Congressional Dems’ trade ideas are now in vogue
Todd Tucker, a trade expert at the left-leaning Roosevelt Institute, told me that the Democrats’ trade platform breaks new ground by focusing on particularly concrete outcomes.
He said that the way the Democrats discuss the specifics of issues like how NAFTA should be reformed to level the playing ground for American workers, through policies like new labor standards for Mexican workers, is notably committal.
“There is no legalese about ‘striving’ to meet nonbinding ‘declarations.’ It's outcome-focused: full stop,” Tucker says about the Democrats’ proposal.
There are number of other proposals in the new platform, including cracking down on foreign currency manipulation; taxing companies for outsourcing; and strengthening regulations that require the government to use domestically made materials when it does things like build infrastructure.
These ideas build on trade policy proposals that the congressional wing of the Democratic Party has been pushing for years.
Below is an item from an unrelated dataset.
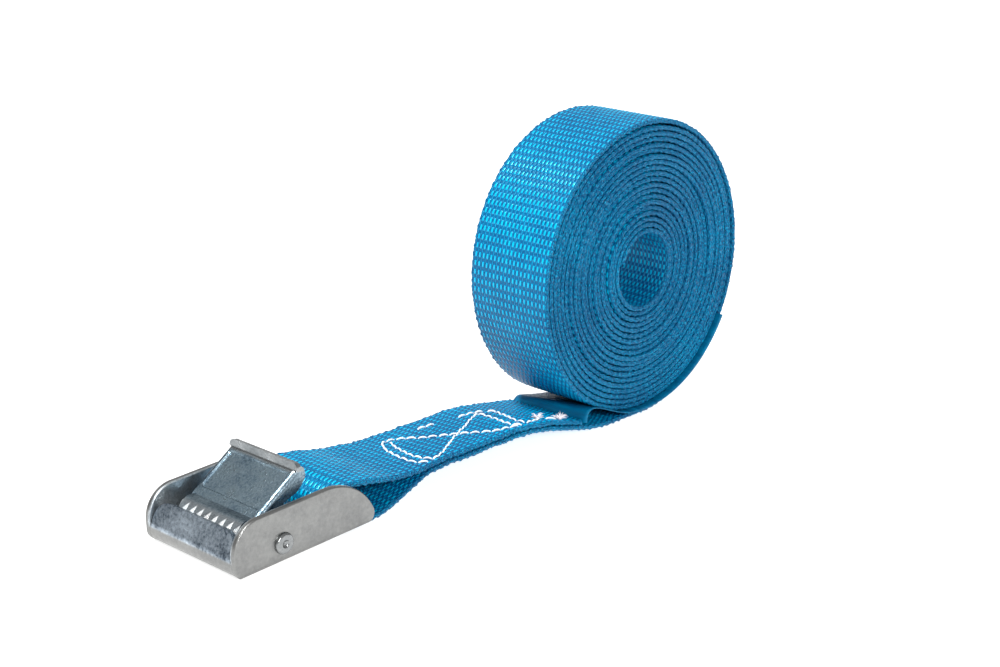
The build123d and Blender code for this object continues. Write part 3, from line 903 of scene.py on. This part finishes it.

They’ve generally grown more skeptical of free-trade arrangements since NAFTA was instituted in the 1990s and developed a reputation as a job killer.
But Democratic presidents have been more pro-free trade — Bill Clinton and Barack Obama were strong advocates for major free trade agreements and disinclined toward protectionism of any kind.
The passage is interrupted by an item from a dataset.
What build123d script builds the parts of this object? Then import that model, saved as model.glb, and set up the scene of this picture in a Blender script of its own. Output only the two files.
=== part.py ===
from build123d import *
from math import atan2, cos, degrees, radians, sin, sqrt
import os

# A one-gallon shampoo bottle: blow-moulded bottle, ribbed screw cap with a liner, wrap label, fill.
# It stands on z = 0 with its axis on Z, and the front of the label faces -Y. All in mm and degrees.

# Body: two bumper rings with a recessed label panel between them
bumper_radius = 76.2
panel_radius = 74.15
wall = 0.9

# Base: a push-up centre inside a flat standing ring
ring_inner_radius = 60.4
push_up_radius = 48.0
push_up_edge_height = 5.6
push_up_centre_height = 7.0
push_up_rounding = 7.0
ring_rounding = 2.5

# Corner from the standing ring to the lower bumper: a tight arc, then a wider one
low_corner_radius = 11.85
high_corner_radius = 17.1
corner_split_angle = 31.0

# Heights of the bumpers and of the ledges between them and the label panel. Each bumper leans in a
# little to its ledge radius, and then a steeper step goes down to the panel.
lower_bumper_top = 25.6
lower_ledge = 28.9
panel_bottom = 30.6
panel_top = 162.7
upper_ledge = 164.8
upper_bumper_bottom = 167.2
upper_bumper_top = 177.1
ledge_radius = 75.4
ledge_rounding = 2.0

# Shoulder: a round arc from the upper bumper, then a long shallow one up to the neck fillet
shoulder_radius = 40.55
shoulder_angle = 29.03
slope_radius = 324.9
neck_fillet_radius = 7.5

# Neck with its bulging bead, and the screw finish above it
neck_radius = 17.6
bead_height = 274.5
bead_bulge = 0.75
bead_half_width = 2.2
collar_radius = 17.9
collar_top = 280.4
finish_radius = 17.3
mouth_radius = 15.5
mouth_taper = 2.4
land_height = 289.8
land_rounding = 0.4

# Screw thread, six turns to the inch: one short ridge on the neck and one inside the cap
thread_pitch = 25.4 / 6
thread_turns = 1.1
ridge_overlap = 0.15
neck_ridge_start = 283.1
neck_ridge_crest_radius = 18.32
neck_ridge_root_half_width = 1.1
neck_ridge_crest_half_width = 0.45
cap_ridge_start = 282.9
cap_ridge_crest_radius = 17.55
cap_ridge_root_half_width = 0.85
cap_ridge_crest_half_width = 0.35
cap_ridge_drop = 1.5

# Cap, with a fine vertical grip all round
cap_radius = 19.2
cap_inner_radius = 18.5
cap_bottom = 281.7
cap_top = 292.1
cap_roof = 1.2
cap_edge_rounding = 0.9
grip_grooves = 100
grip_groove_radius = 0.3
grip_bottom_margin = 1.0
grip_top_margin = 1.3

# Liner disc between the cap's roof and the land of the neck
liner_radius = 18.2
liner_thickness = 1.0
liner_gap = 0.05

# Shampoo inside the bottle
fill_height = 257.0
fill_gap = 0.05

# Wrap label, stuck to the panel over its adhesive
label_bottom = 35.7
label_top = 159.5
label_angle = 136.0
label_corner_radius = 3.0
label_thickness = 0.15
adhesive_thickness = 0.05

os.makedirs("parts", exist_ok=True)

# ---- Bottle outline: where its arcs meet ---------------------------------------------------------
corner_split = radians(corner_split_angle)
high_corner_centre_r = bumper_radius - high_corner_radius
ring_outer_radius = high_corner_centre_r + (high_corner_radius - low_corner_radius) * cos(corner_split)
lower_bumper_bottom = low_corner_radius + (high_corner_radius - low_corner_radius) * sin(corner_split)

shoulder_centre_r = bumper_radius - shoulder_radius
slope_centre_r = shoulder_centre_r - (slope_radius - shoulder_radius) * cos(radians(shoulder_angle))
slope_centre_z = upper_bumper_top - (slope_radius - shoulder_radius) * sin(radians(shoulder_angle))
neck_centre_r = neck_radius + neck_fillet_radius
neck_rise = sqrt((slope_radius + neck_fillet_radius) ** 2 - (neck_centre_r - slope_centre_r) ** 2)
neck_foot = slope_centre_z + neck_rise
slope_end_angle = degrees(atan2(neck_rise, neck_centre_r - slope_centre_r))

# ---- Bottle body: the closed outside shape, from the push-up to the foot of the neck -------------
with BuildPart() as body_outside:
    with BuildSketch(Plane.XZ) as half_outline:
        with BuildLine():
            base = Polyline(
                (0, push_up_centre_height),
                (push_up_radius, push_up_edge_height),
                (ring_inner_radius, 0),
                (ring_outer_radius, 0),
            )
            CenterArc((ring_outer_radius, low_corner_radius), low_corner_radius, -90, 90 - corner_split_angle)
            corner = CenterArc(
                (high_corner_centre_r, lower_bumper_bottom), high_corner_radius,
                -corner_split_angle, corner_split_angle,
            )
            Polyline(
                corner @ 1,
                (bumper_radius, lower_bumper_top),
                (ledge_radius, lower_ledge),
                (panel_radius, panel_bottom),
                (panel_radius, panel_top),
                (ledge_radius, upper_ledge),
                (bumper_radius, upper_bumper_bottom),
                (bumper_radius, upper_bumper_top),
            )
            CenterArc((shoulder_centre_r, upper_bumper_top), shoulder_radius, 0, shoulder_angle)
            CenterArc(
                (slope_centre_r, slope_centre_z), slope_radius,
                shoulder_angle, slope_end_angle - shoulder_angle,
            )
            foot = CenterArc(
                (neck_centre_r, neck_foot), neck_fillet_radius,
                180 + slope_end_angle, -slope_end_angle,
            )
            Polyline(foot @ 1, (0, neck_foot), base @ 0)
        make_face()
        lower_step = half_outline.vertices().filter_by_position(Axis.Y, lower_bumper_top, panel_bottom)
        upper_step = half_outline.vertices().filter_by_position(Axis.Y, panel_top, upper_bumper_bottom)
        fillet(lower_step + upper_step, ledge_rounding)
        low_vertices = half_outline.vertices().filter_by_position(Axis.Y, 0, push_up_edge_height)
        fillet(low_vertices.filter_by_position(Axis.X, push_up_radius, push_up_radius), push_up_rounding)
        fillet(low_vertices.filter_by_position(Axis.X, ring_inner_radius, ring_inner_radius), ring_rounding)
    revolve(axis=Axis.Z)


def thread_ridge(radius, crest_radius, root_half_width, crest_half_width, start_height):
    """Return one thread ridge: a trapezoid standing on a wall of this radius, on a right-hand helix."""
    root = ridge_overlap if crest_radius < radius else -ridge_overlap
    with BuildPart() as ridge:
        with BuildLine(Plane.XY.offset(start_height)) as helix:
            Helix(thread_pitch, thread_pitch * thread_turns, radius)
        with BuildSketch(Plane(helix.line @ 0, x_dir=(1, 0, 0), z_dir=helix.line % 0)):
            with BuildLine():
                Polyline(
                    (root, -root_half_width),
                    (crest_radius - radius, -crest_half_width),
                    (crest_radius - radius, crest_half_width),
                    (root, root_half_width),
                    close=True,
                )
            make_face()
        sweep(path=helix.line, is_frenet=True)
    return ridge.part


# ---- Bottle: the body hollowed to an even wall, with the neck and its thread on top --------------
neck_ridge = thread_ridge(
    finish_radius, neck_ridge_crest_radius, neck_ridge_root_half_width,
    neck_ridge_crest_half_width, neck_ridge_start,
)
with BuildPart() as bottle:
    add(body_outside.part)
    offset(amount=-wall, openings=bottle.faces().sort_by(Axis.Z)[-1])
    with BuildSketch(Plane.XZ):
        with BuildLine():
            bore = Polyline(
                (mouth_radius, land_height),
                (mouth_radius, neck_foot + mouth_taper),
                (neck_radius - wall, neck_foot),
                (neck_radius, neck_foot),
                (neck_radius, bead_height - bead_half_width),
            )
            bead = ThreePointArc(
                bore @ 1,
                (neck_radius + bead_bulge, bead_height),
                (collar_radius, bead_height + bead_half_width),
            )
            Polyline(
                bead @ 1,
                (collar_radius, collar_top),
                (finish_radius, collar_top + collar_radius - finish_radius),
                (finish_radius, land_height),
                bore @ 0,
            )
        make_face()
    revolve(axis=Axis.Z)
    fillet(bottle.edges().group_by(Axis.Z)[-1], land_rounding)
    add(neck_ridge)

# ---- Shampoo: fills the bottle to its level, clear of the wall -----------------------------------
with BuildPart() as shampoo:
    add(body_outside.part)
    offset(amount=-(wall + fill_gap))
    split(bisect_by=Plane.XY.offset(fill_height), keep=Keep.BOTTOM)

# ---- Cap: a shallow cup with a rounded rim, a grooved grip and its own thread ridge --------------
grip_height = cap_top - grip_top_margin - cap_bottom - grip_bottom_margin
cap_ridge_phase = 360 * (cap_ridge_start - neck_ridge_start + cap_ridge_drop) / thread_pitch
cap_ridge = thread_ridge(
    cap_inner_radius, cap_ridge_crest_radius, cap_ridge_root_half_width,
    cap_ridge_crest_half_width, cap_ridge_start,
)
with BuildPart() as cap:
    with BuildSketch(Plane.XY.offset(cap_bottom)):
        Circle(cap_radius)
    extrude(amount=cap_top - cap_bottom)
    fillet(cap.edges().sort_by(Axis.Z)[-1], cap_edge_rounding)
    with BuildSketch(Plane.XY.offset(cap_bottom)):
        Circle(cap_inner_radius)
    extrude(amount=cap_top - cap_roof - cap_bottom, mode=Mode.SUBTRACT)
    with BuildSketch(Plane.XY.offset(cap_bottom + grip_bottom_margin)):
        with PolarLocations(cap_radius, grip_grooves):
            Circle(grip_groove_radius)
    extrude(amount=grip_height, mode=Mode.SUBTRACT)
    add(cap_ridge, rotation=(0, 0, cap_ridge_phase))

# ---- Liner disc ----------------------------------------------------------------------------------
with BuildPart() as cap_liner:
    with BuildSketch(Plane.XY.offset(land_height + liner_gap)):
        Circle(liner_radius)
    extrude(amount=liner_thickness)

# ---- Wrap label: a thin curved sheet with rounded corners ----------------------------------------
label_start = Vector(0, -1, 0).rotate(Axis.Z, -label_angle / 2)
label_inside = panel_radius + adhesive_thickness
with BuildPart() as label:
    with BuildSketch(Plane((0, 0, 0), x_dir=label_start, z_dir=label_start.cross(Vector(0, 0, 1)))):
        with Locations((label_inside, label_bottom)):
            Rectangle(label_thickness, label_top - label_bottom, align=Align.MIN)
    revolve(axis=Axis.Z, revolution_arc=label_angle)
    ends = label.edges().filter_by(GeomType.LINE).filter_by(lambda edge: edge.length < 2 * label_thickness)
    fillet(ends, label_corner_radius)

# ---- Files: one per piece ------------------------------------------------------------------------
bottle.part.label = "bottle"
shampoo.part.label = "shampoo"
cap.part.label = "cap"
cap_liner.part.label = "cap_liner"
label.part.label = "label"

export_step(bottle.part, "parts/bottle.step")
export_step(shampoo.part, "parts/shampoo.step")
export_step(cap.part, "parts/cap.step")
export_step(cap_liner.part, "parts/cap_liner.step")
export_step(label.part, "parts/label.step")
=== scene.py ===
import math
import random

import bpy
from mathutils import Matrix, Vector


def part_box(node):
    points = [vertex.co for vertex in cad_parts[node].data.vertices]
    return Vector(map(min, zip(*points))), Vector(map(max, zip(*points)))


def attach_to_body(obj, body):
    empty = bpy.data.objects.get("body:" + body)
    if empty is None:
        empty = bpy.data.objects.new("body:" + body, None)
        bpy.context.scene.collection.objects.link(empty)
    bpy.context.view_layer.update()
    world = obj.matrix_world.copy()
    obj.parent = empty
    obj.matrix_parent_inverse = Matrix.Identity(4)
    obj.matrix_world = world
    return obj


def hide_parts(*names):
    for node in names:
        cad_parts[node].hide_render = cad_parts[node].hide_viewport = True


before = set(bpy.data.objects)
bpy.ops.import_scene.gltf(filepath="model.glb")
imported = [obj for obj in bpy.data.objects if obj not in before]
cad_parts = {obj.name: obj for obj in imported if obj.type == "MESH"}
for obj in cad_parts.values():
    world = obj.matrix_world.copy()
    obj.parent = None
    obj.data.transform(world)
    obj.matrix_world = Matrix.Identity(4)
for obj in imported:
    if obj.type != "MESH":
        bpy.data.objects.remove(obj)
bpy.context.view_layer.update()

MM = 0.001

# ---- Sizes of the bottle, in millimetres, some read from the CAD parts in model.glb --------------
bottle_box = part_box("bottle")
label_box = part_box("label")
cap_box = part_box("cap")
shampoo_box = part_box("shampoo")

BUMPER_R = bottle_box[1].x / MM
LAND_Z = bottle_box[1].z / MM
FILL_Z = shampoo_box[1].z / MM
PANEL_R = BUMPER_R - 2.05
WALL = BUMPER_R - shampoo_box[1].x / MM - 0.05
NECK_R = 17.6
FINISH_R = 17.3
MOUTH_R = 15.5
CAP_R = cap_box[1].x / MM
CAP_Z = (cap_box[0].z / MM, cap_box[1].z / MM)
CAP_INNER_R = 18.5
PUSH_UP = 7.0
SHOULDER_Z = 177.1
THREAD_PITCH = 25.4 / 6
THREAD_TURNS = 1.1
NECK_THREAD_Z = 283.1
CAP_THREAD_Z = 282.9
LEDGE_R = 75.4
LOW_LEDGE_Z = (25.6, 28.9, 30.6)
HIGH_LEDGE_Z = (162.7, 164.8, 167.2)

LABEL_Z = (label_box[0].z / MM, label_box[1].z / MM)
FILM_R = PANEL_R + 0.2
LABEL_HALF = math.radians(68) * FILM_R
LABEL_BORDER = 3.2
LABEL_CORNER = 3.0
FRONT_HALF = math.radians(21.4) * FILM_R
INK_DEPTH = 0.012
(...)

Now congressional Democrats are in the peculiar position of sharing much in common on trade with a Republican president. GOP presidents have been pretty zealous free traders for decades, and Trump offers a rare departure from that trend. That means Democrats lawmakers could try to exploit the opportunity and work with him on legislation built on the principles in this platform.
But it also showcases how tight of a competition they’re in with him in terms of the next election. In 2016, Trump coopted a lot of their messaging on trade. As they look to 2018, the Democrats’ main goal appears to be to revive their claim that they are the true champions for Americans who have been battered by globalization — and that they have the policy chops to back it up.